───── Data in this exercise ─────
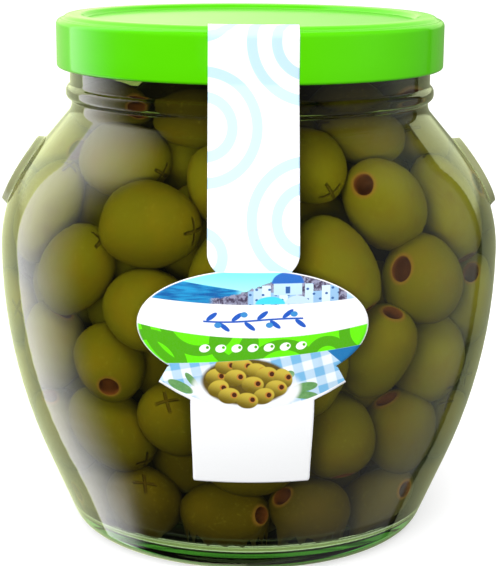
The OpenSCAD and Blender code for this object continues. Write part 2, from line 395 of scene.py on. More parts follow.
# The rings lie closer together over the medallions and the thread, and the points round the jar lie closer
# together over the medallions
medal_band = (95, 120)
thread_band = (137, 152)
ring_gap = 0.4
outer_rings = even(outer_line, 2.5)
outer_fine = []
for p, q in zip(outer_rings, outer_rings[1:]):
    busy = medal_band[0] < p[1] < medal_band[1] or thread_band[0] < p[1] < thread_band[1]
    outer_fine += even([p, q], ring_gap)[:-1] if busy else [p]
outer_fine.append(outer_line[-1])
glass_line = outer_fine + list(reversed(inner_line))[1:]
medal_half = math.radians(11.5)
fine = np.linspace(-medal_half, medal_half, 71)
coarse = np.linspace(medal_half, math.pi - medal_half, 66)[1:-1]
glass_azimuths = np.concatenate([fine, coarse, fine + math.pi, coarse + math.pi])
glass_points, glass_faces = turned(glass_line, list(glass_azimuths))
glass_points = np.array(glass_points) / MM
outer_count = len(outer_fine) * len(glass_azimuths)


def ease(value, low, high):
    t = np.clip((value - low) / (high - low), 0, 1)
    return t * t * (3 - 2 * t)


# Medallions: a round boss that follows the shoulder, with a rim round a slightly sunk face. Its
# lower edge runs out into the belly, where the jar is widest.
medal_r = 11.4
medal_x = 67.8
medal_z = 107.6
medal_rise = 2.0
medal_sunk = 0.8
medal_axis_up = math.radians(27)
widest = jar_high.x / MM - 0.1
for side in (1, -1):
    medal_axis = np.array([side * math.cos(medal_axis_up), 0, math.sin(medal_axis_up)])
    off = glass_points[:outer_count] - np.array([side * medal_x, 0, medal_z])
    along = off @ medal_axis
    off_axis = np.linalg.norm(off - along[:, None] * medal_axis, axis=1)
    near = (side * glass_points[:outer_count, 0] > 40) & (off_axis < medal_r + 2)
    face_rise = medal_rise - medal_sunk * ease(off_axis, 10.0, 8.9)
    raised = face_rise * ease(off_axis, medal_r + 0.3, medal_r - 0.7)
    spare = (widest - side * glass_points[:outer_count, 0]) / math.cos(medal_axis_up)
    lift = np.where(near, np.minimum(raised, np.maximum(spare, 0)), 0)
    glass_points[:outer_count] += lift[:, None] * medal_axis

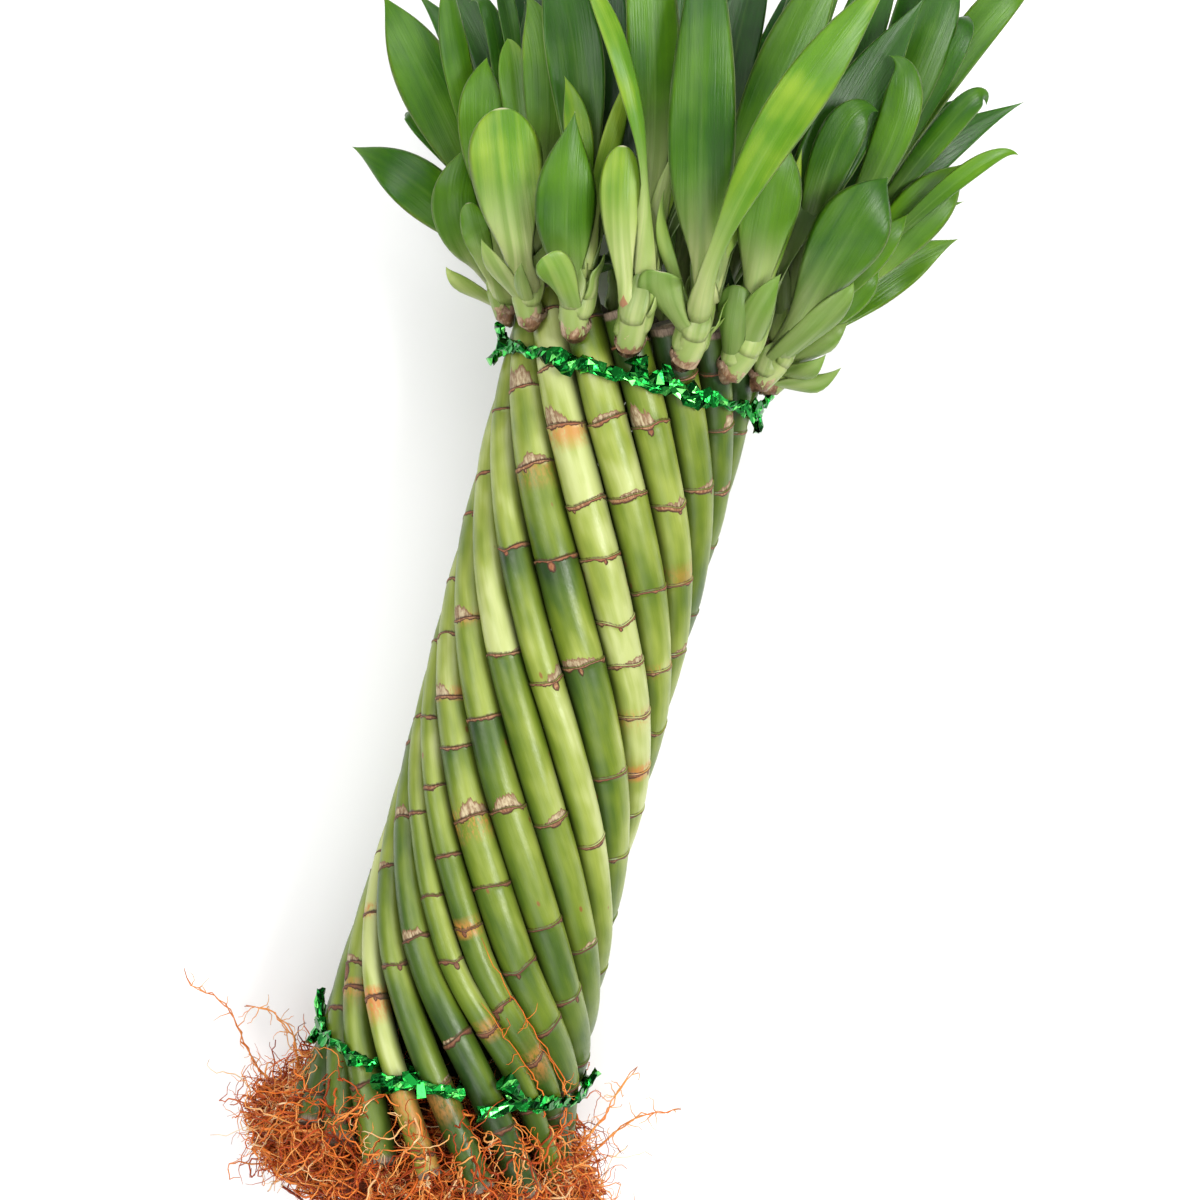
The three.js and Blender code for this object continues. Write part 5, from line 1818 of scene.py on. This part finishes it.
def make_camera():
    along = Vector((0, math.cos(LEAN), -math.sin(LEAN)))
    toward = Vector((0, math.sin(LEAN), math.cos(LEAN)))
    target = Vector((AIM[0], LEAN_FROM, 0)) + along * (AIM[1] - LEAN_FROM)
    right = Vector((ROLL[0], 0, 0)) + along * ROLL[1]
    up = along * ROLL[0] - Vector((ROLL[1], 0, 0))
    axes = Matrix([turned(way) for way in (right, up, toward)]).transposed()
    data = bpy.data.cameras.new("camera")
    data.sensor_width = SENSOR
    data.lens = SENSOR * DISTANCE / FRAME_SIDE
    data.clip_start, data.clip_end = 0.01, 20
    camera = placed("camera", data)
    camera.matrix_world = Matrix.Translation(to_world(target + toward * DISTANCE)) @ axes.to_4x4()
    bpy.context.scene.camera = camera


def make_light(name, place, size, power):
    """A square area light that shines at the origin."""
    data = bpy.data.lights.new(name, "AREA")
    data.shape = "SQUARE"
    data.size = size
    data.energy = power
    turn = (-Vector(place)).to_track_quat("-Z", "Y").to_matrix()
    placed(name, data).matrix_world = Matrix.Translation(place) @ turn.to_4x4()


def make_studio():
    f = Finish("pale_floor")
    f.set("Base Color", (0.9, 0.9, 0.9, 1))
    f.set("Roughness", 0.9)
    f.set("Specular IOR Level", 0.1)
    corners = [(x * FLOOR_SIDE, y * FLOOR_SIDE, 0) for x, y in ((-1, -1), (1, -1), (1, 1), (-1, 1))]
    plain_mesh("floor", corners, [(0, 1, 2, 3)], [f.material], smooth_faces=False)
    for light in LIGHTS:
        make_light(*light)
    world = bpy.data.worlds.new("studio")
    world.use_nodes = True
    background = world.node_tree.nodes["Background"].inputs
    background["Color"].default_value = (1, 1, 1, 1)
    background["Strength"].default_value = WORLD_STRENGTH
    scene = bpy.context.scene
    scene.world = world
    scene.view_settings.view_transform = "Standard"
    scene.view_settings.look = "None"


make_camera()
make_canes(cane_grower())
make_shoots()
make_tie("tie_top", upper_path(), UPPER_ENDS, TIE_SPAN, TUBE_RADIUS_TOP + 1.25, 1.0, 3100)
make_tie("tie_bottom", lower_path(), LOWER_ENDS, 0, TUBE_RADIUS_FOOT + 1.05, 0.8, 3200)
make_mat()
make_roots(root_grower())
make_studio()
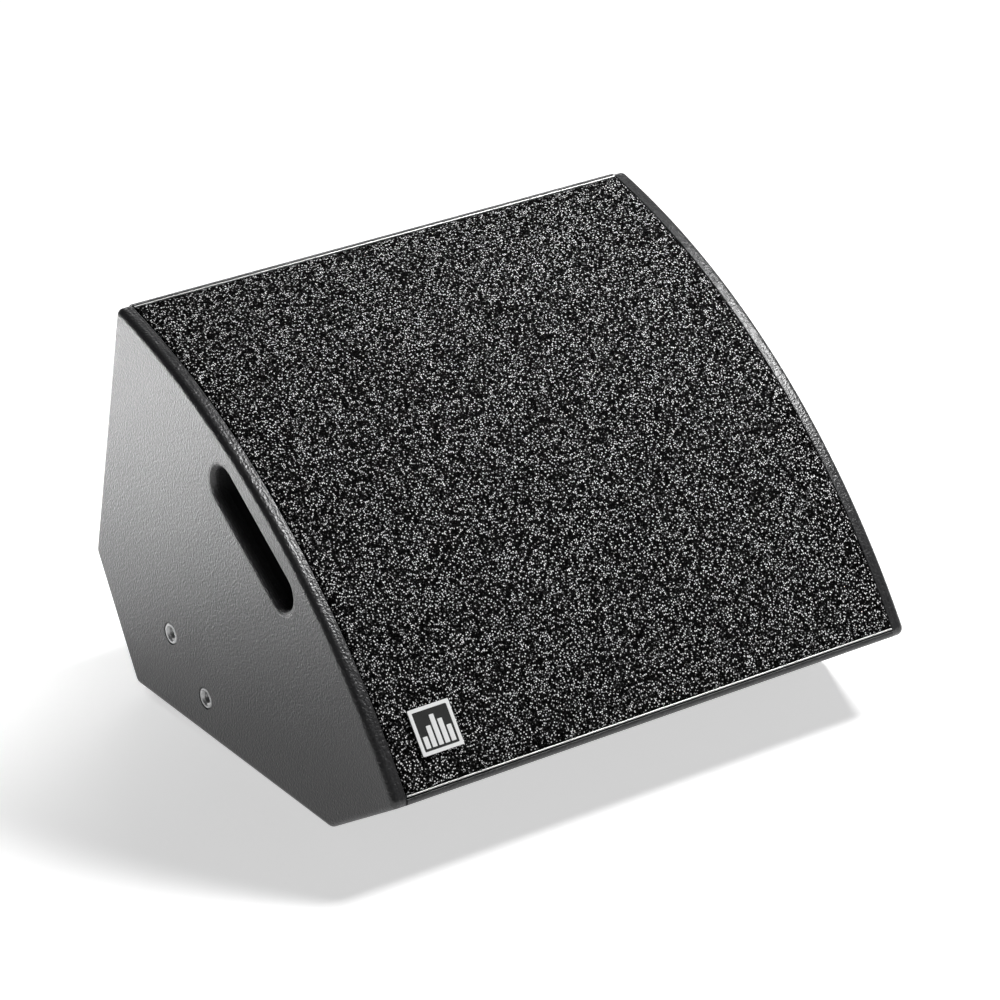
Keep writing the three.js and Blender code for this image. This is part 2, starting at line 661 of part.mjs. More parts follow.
─────
## Stated task
All of the records must be repeated exactly.

## Exercise output
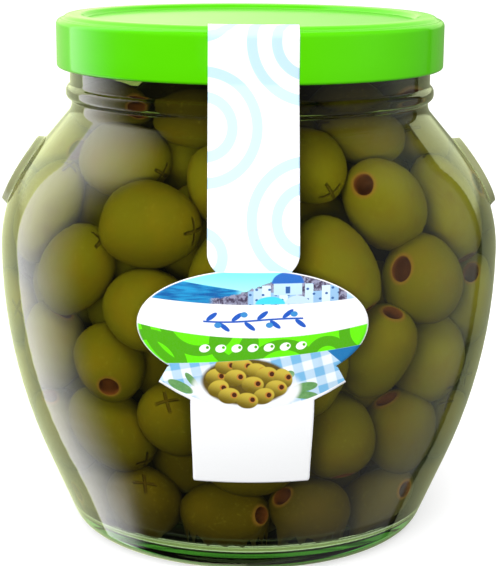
The OpenSCAD and Blender code for this object continues. Write part 2, from line 395 of scene.py on. More parts follow.
# The rings lie closer together over the medallions and the thread, and the points round the jar lie closer
# together over the medallions
medal_band = (95, 120)
thread_band = (137, 152)
ring_gap = 0.4
outer_rings = even(outer_line, 2.5)
outer_fine = []
for p, q in zip(outer_rings, outer_rings[1:]):
    busy = medal_band[0] < p[1] < medal_band[1] or thread_band[0] < p[1] < thread_band[1]
    outer_fine += even([p, q], ring_gap)[:-1] if busy else [p]
outer_fine.append(outer_line[-1])
glass_line = outer_fine + list(reversed(inner_line))[1:]
medal_half = math.radians(11.5)
fine = np.linspace(-medal_half, medal_half, 71)
coarse = np.linspace(medal_half, math.pi - medal_half, 66)[1:-1]
glass_azimuths = np.concatenate([fine, coarse, fine + math.pi, coarse + math.pi])
glass_points, glass_faces = turned(glass_line, list(glass_azimuths))
glass_points = np.array(glass_points) / MM
outer_count = len(outer_fine) * len(glass_azimuths)


def ease(value, low, high):
    t = np.clip((value - low) / (high - low), 0, 1)
    return t * t * (3 - 2 * t)


# Medallions: a round boss that follows the shoulder, with a rim round a slightly sunk face. Its
# lower edge runs out into the belly, where the jar is widest.
medal_r = 11.4
medal_x = 67.8
medal_z = 107.6
medal_rise = 2.0
medal_sunk = 0.8
medal_axis_up = math.radians(27)
widest = jar_high.x / MM - 0.1
for side in (1, -1):
    medal_axis = np.array([side * math.cos(medal_axis_up), 0, math.sin(medal_axis_up)])
    off = glass_points[:outer_count] - np.array([side * medal_x, 0, medal_z])
    along = off @ medal_axis
    off_axis = np.linalg.norm(off - along[:, None] * medal_axis, axis=1)
    near = (side * glass_points[:outer_count, 0] > 40) & (off_axis < medal_r + 2)
    face_rise = medal_rise - medal_sunk * ease(off_axis, 10.0, 8.9)
    raised = face_rise * ease(off_axis, medal_r + 0.3, medal_r - 0.7)
    spare = (widest - side * glass_points[:outer_count, 0]) / math.cos(medal_axis_up)
    lift = np.where(near, np.minimum(raised, np.maximum(spare, 0)), 0)
    glass_points[:outer_count] += lift[:, None] * medal_axis

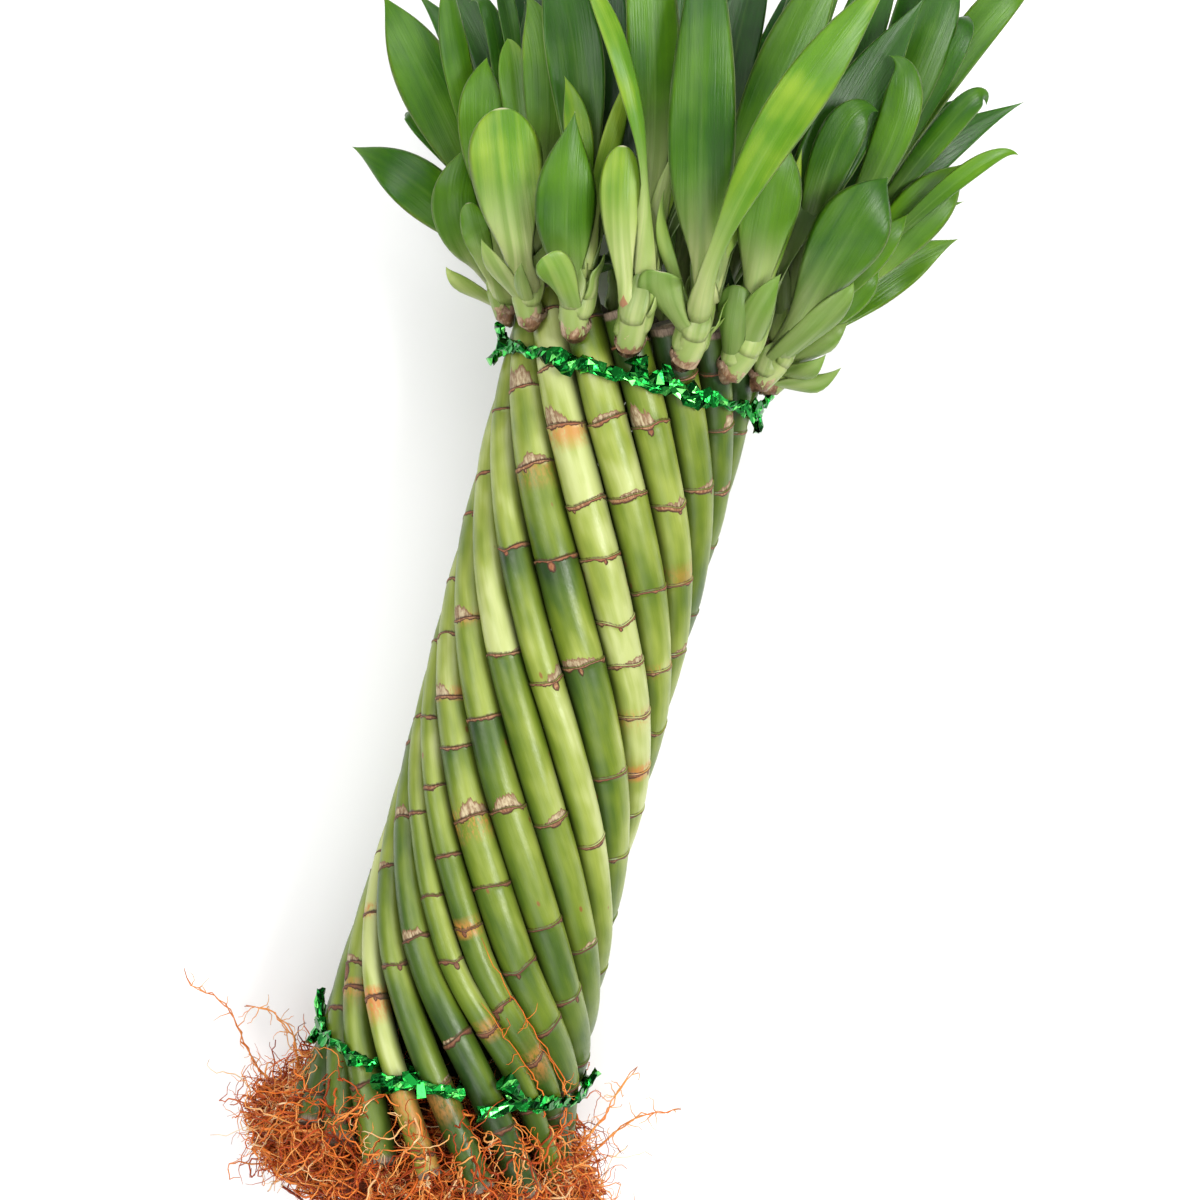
The three.js and Blender code for this object continues. Write part 5, from line 1818 of scene.py on. This part finishes it.
def make_camera():
    along = Vector((0, math.cos(LEAN), -math.sin(LEAN)))
    toward = Vector((0, math.sin(LEAN), math.cos(LEAN)))
    target = Vector((AIM[0], LEAN_FROM, 0)) + along * (AIM[1] - LEAN_FROM)
    right = Vector((ROLL[0], 0, 0)) + along * ROLL[1]
    up = along * ROLL[0] - Vector((ROLL[1], 0, 0))
    axes = Matrix([turned(way) for way in (right, up, toward)]).transposed()
    data = bpy.data.cameras.new("camera")
    data.sensor_width = SENSOR
    data.lens = SENSOR * DISTANCE / FRAME_SIDE
    data.clip_start, data.clip_end = 0.01, 20
    camera = placed("camera", data)
    camera.matrix_world = Matrix.Translation(to_world(target + toward * DISTANCE)) @ axes.to_4x4()
    bpy.context.scene.camera = camera


def make_light(name, place, size, power):
    """A square area light that shines at the origin."""
    data = bpy.data.lights.new(name, "AREA")
    data.shape = "SQUARE"
    data.size = size
    data.energy = power
    turn = (-Vector(place)).to_track_quat("-Z", "Y").to_matrix()
    placed(name, data).matrix_world = Matrix.Translation(place) @ turn.to_4x4()


def make_studio():
    f = Finish("pale_floor")
    f.set("Base Color", (0.9, 0.9, 0.9, 1))
    f.set("Roughness", 0.9)
    f.set("Specular IOR Level", 0.1)
    corners = [(x * FLOOR_SIDE, y * FLOOR_SIDE, 0) for x, y in ((-1, -1), (1, -1), (1, 1), (-1, 1))]
    plain_mesh("floor", corners, [(0, 1, 2, 3)], [f.material], smooth_faces=False)
    for light in LIGHTS:
        make_light(*light)
    world = bpy.data.worlds.new("studio")
    world.use_nodes = True
    background = world.node_tree.nodes["Background"].inputs
    background["Color"].default_value = (1, 1, 1, 1)
    background["Strength"].default_value = WORLD_STRENGTH
    scene = bpy.context.scene
    scene.world = world
    scene.view_settings.view_transform = "Standard"
    scene.view_settings.look = "None"


make_camera()
make_canes(cane_grower())
make_shoots()
make_tie("tie_top", upper_path(), UPPER_ENDS, TIE_SPAN, TUBE_RADIUS_TOP + 1.25, 1.0, 3100)
make_tie("tie_bottom", lower_path(), LOWER_ENDS, 0, TUBE_RADIUS_FOOT + 1.05, 0.8, 3200)
make_mat()
make_roots(root_grower())
make_studio()
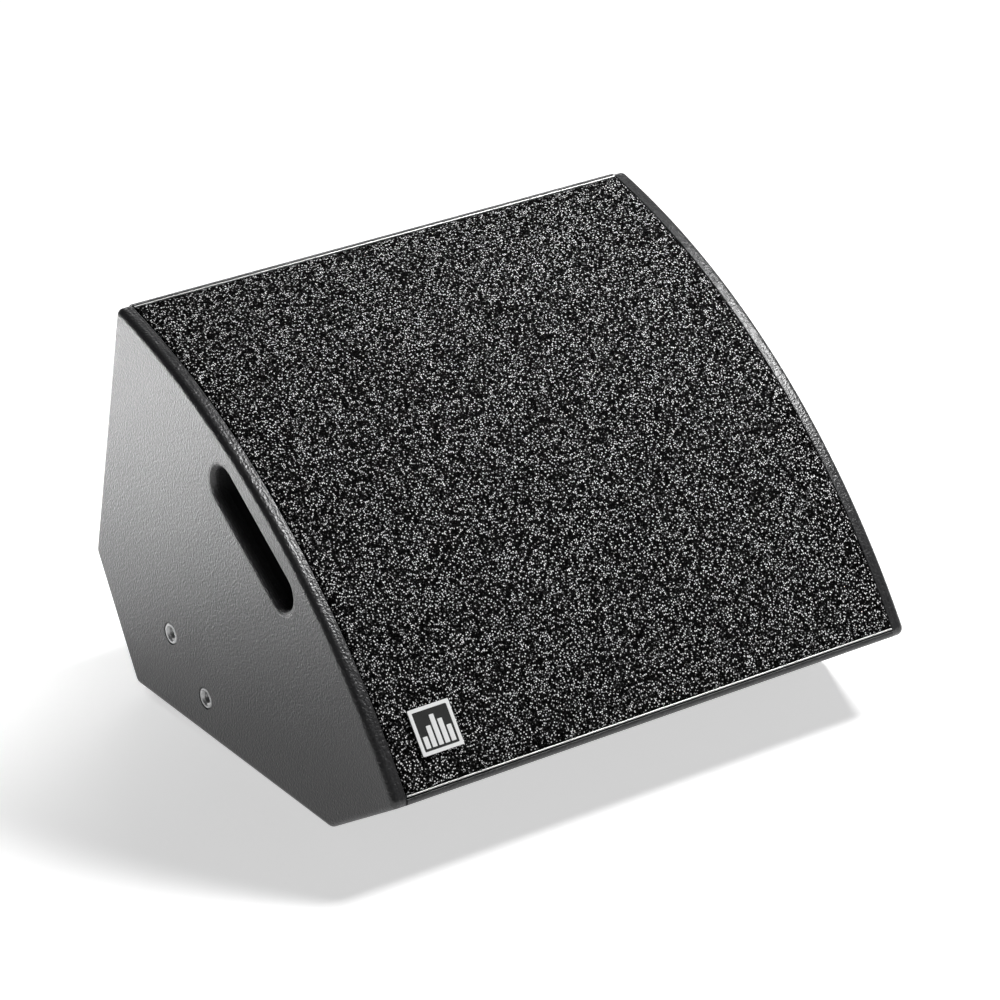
Keep writing the three.js and Blender code for this image. This is part 2, starting at line 661 of part.mjs. More parts follow.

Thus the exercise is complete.